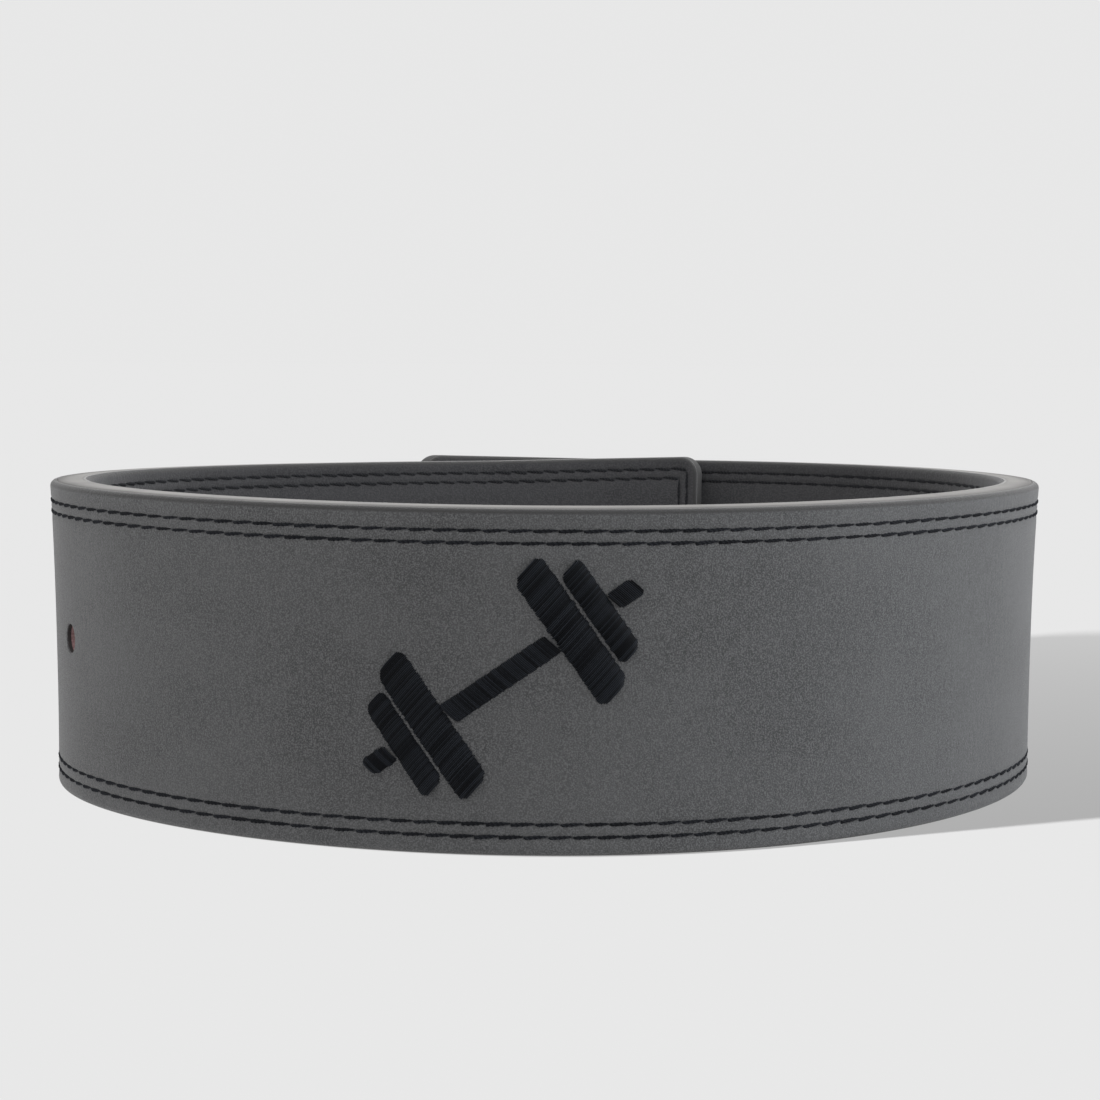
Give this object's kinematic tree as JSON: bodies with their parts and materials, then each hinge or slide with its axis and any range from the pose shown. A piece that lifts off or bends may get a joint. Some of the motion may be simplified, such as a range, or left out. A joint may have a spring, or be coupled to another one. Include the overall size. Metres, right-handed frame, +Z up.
{
  "type": "weightlifting belt",
  "caption": "Wide laminated leather lever belt, closed as a ring: nubuck face, suede lining, punched holes, lapped rounded tips, satin-stitched barbell and a steel lever.",
  "frame": {"origin": "centre of the belt's bounding box in plan, at the level of the surface that it stands on", "axes": "+Z up, square to the standing edge; -Y is the front with the emblem, +Y is the lapped and buckled rear"},
  "size_m": [0.3298, 0.3232, 0.1018],
  "materials": {
    "nubuck_face": "matt charcoal nubuck with a fine nap",
    "painted_core": "burnished edge with warm grey edge paint, reddish leather inside the holes",
    "suede_lining": "dark grey suede",
    "black_thread": "black twisted thread with a soft sheen",
    "black_steel": "satin black coated steel"
  },
  "bodies": {
    "root": {"outer_leather": "nubuck_face", "leather_core": "painted_core", "suede_lining": "suede_lining", "lever_buckle": "black_steel", "emblem_grip": "black_thread", "emblem_left_inner_plate": "black_thread", "emblem_left_outer_plate": "black_thread", "emblem_left_sleeve": "black_thread", "emblem_right_inner_plate": "black_thread", "emblem_right_outer_plate": "black_thread", "emblem_right_sleeve": "black_thread"}
  },
  "joints": []
}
***
> **Work required**:
Restate the data above exactly, keeping each word as it stands.

> **Response to this exercise**:
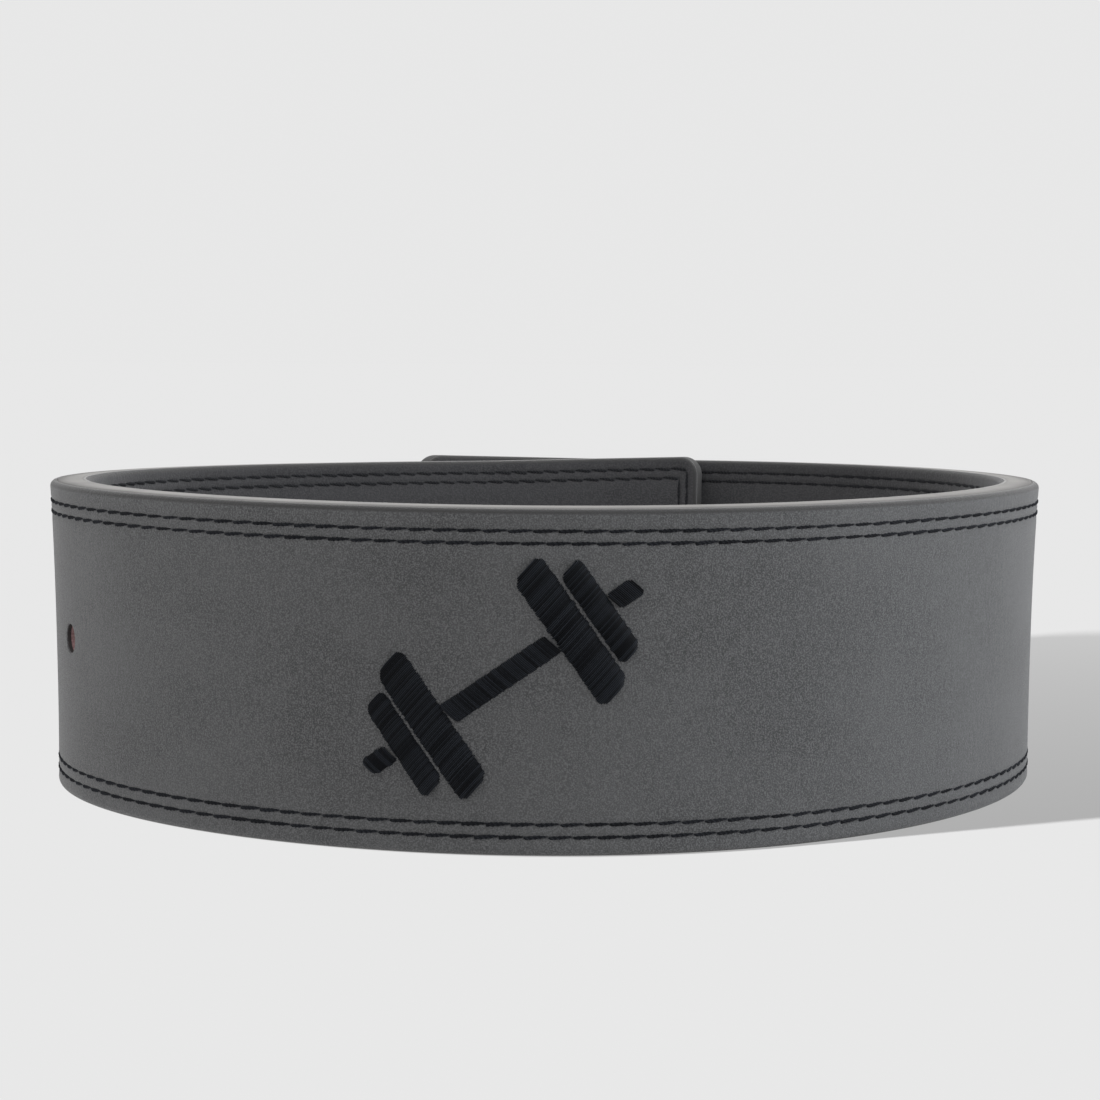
Give this object's kinematic tree as JSON: bodies with their parts and materials, then each hinge or slide with its axis and any range from the pose shown. A piece that lifts off or bends may get a joint. Some of the motion may be simplified, such as a range, or left out. A joint may have a spring, or be coupled to another one. Include the overall size. Metres, right-handed frame, +Z up.
{
  "type": "weightlifting belt",
  "caption": "Wide laminated leather lever belt, closed as a ring: nubuck face, suede lining, punched holes, lapped rounded tips, satin-stitched barbell and a steel lever.",
  "frame": {"origin": "centre of the belt's bounding box in plan, at the level of the surface that it stands on", "axes": "+Z up, square to the standing edge; -Y is the front with the emblem, +Y is the lapped and buckled rear"},
  "size_m": [0.3298, 0.3232, 0.1018],
  "materials": {
    "nubuck_face": "matt charcoal nubuck with a fine nap",
    "painted_core": "burnished edge with warm grey edge paint, reddish leather inside the holes",
    "suede_lining": "dark grey suede",
    "black_thread": "black twisted thread with a soft sheen",
    "black_steel": "satin black coated steel"
  },
  "bodies": {
    "root": {"outer_leather": "nubuck_face", "leather_core": "painted_core", "suede_lining": "suede_lining", "lever_buckle": "black_steel", "emblem_grip": "black_thread", "emblem_left_inner_plate": "black_thread", "emblem_left_outer_plate": "black_thread", "emblem_left_sleeve": "black_thread", "emblem_right_inner_plate": "black_thread", "emblem_right_outer_plate": "black_thread", "emblem_right_sleeve": "black_thread"}
  },
  "joints": []
}